The wrong side of the tracks
Where were you the night the fabled Storm of St Jude struck? Or, rather, where were you the day after?
Chances are, like many people, you spent at least some of Monday at home waiting for the trains to start running again. My corner of south London was left pretty much unscathed by the wind – old Jude hadn’t even managed to blow the lid off my recycling box – but there still weren’t any trains on my line until after 6.00pm.
We Brits are, of course, famously intolerant of weather-related excuses from train companies. For much of Monday, my Twitter feed was full of people going, ‘Chuh! Bloody trains!’ rather than sympathising with the poor souls who were having to clear all the debris off the tracks.
I’m sure much of this is down to the way train operators communicate with their passengers. They never give us any specifics, and they always use that awful, officious train company lingo; it’s all ‘inclement weather’ this and ‘signalling problems’ that.

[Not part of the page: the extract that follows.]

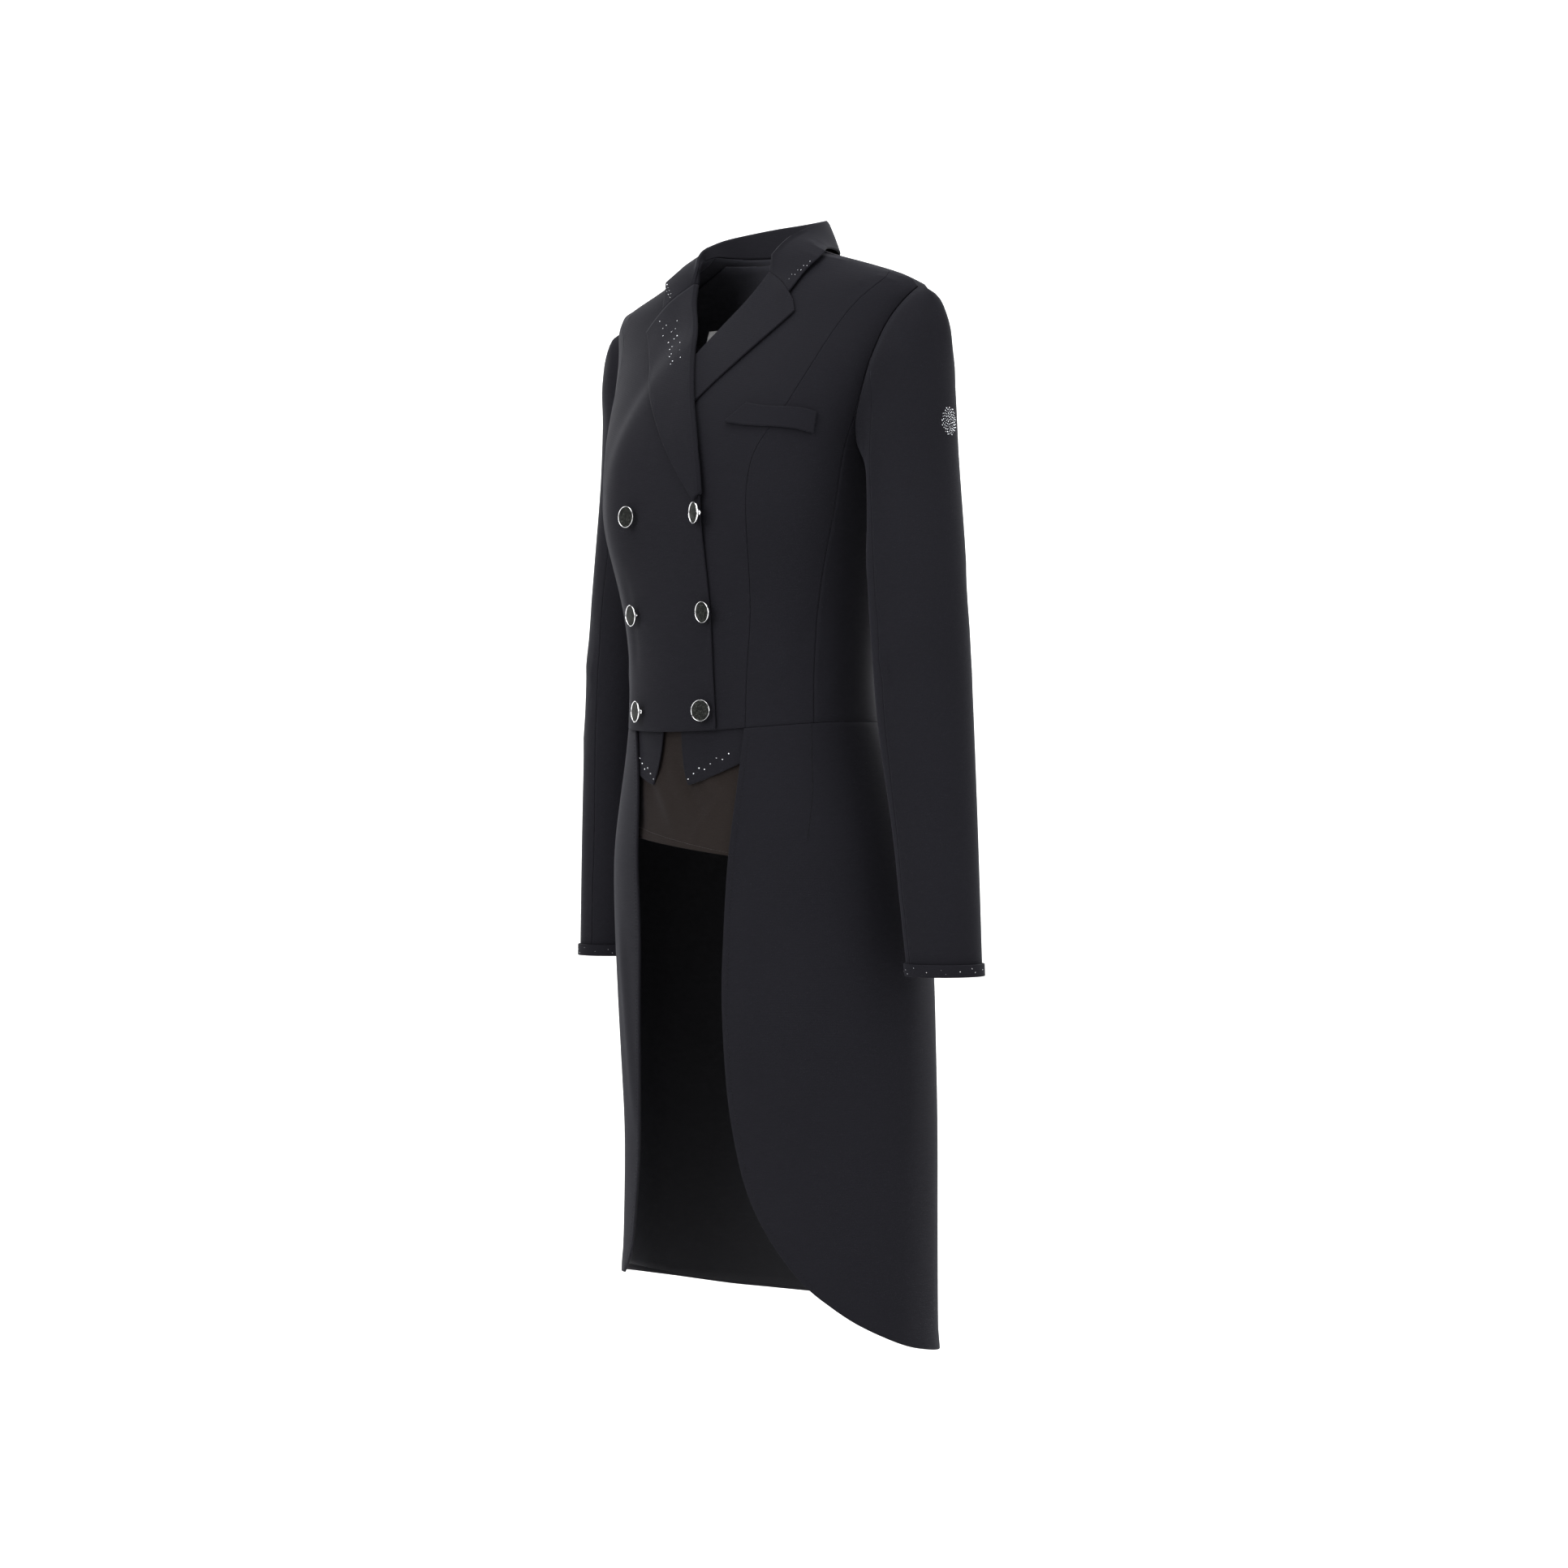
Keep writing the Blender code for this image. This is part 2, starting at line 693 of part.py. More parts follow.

Which is why I groaned when I spotted this poster Southeastern Railways have up in London Bridge station at the moment.
The big mistake they’re making here is refusing to acknowledge the elephant in the room: that – along with ‘the wrong kind of snow’ – the phrase ‘leaves on the line’ is a complete joke among British commuters. You turn up late to work, and your colleagues say, ‘Leaves on the line again, eh? Chuh!’ and roll their eyes.

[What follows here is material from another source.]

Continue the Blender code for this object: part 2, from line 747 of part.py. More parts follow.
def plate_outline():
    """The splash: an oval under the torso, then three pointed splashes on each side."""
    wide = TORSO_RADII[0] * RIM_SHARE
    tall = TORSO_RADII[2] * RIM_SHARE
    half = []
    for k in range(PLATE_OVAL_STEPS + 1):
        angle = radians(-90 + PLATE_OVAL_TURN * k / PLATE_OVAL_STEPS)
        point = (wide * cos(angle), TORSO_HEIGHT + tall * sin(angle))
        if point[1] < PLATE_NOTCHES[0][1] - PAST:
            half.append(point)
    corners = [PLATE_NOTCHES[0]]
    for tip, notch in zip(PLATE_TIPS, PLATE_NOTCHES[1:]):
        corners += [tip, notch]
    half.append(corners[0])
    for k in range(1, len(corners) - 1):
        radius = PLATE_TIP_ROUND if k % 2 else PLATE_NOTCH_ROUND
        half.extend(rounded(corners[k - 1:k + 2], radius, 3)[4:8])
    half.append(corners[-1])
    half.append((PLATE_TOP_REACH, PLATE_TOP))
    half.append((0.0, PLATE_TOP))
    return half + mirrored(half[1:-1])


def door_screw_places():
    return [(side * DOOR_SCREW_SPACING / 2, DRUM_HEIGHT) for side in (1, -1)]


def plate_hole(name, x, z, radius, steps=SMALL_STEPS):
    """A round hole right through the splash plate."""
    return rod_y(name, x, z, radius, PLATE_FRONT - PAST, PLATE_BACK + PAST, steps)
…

Personally, I’ve never understood what the problem is: if I’m walking along the pavement and I encounter some leaves, I just take it in my stride. And I’m just nine-and-a-bit stone’s worth of human lady – imagine what a couple of hundred tons of speeding metal could do to a pile of foliage.
Except it’s not dry leaves that are the problem, as I discovered when I visited Southeastern’s dedicated leaf-fall web page (yes, I know). It turns out that when trains run over leaves and squash them, they turn into a ‘resin-like substance’ that’s the railway equivalent of black ice. I don’t know about you, but that would certainly make me think twice about getting on a train of an autumn morning.

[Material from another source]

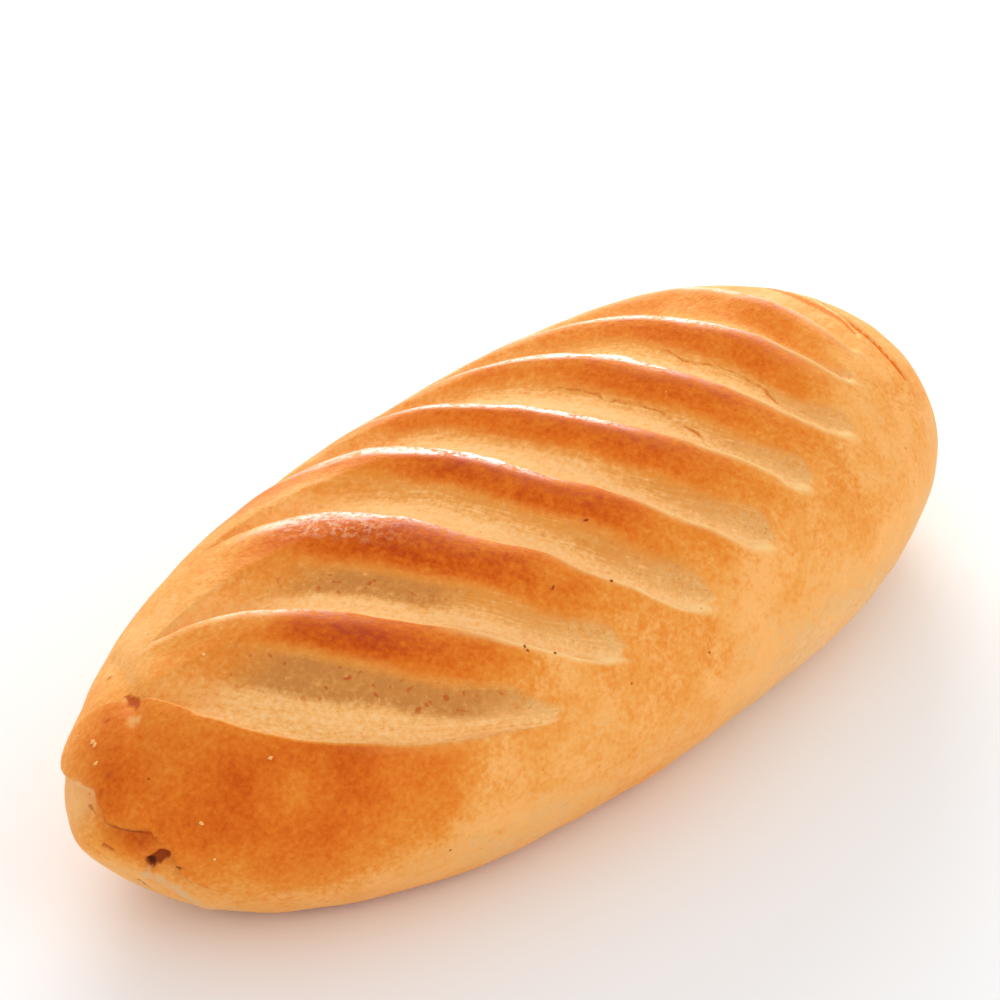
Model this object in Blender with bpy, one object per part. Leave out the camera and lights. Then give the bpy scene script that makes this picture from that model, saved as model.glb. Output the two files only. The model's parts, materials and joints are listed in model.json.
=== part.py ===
"""A whole vienna loaf, lying on its flat underside.

The long axis runs along X with the folded end at -X, and Z is up. The loaf is one
solid: a plump body, nine slanting cuts that have opened across its top, and a torn
seam under the crust of the folded end. The origin is the middle of the underside.
"""

import math
from collections import namedtuple

import bmesh
import bpy
from mathutils import Matrix, Vector, noise

# Driving dimensions, in metres.
LOAF_LENGTH = 0.300
LOAF_WIDTH = 0.140
LOAF_HEIGHT = 0.0815
WAIST_HEIGHT = 0.031       # level at which the loaf is widest
NOSE_LIFT = 0.0055         # how much higher the waist lies at the folded end
BELLY_DEPTH = 0.047        # how far the round underside would hang below the waist
AXIS_BOW = 0.0016          # both ends lean to this side of the long axis
AXIS_SWAY = 0.0043         # the folded end sways to +Y, the far end to -Y

# How blunt each end is: larger values keep the full size for longer.
NOSE_PLAN, NOSE_CROWN, NOSE_BELLY, NOSE_ROUND = 1.95, 2.25, 3.0, 1.87
TAIL_PLAN, TAIL_CROWN, TAIL_BELLY, TAIL_ROUND = 2.67, 2.88, 4.0, 2.49

# The cuts, from the folded end. In plan a cut crosses the centre line at place; lean is
# its slope there, bow bends it evenly and hook curls its near end towards the far end.
# It reaches from near_end to far_end across the loaf, and is depth deep.
Cut = namedtuple("Cut", "place lean bow hook near_end far_end depth")
CUTS = (
    Cut(-0.119, -0.22, 0.005, 0.050, -0.059, 0.014, 0.0045),
    Cut(-0.083, -0.66, -0.022, 0.040, -0.059, 0.030, 0.0055),
    Cut(-0.041, -0.42, -0.014, 0.034, -0.061, 0.044, 0.0055),
    Cut(-0.009, -0.35, 0.004, 0.021, -0.058, 0.054, 0.0055),
    Cut(0.021, -0.47, 0.006, 0.008, -0.052, 0.056, 0.0050),
    Cut(0.054, -0.38, 0.000, 0.022, -0.046, 0.053, 0.0050),
    Cut(0.086, -0.38, -0.006, 0.016, -0.034, 0.046, 0.0045),
    Cut(0.115, -0.05, -0.006, 0.022, -0.026, 0.034, 0.0035),
    Cut(0.131, 0.15, 0.000, 0.000, -0.036, 0.012, 0.0012),
)
CUT_SPAN = 0.060           # distance from the centre line at which bow and hook are given

# The shape across a cut, as distances from its sharp lip.
DROP_LENGTH = 0.0060       # from the lip down to the floor
FLOOR_LENGTH = 0.0050      # the flat of the floor
RISE_SHARE = 0.85          # share of the way to the next lip at which the ridge is full
LIP_SWELL = 0.12           # how far the crust swells above the body, as a share of depth
SWELL_SHARE = 0.35         # share of the way to the next lip over which it swells
END_FADE = 0.012           # length over which a cut runs out at the near side
FAR_FADE = 0.022           # and at the far side
GROOVE_LENGTH = 0.009      # width of the last, barely opened cut

# The torn seam under the crust of the folded end, seen from that end.
SEAM_HEIGHT = 0.0445
SEAM_DEPTH = 0.0042
SEAM_STEP = 0.0025         # height over which the crust's edge drops to the lower dough
SEAM_FADE = 0.0090         # how far below the crust's edge the lower dough is tucked in
SEAM_LIP = 0.0012          # how far the crust's edge stands out
SEAM_LIP_FADE = 0.0050     # and how far above the edge this reaches
SEAM_BEND = -0.008         # where the crust's edge turns down, across the loaf
SEAM_SLOPE = 0.70          # how steeply it turns down from there
SEAM_NEAR = -0.026
SEAM_FAR = 0.038
SEAM_SOFT = 0.010          # length over which the seam runs out at its two ends
NOSE_REACH = -0.110        # the seam lies beyond this station only

# The crease round the folded flap of dough, from the far side down to the seam, and
# the two places where the folded end is hollow: the flap itself and the torn corner.
CREASE_DEPTH = 0.0016
CREASE_WIDTH = 0.0040
CREASE_PATH = (
    Vector((-0.113, 0.038, 0.053)),
    Vector((-0.123, 0.017, 0.060)),
    Vector((-0.135, 0.001, 0.055)),
    Vector((-0.142, -0.012, 0.044)),
)
Hollow = namedtuple("Hollow", "centre radius depth")
HOLLOWS = (
    Hollow(Vector((-0.126, 0.041, 0.046)), 0.019, 0.0029),
    Hollow(Vector((-0.141, -0.010, 0.021)), 0.021, 0.0037),
)

# Slow unevenness of the whole body.
SWELL_SIZE = 0.045
SWELL_HEIGHT = 0.0010
SWELL_START = Vector((3.1, 1.7, 5.2))

# Fineness of the mesh.
SECTION_SEGMENTS = 60
NOSE_RINGS = 22
RIDGE_RINGS = 9
TAIL_RINGS = 9
RING_SEARCHES = 40
SAME_POINT = 0.00001

CRUST_COLOUR = (0.62, 0.25, 0.055, 1.0)
CRUST_ROUGHNESS = 0.42
CRUST_METALLIC = 0.0

HALF_LENGTH = LOAF_LENGTH / 2


def clear_scene():
    """Start from an empty scene."""
    for item in list(bpy.data.objects):
        bpy.data.objects.remove(item, do_unlink=True)


def blend(value, start, end):
    """Rise smoothly from 0 at start to 1 at end."""
    share = min(max((value - start) / (end - start), 0.0), 1.0)
    return share * share * (3.0 - 2.0 * share)


def between(value, places, heights):
    """Read a line of straight stretches at one place."""
    for left, right, low, high in zip(places, places[1:], heights, heights[1:]):
        if value <= right:
            share = max(value - left, 0.0) / (right - left)
            return low + share * (high - low)
    return heights[-1]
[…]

As it stands, the poster sounds po-faced and whiny: ‘Seriously, you guys, this isn’t funny, okay? Leaves on the line are actually a big problem for us, yeah?’ But unless they tell us why – actually give us some useful information – we’re just not going to care.
If they’d explained the black ice thing there and then, I might have felt a bit more well-disposed towards Southeastern. Instead of thinking, for at least the tenth time that day, ‘Chuh! Bloody trains.’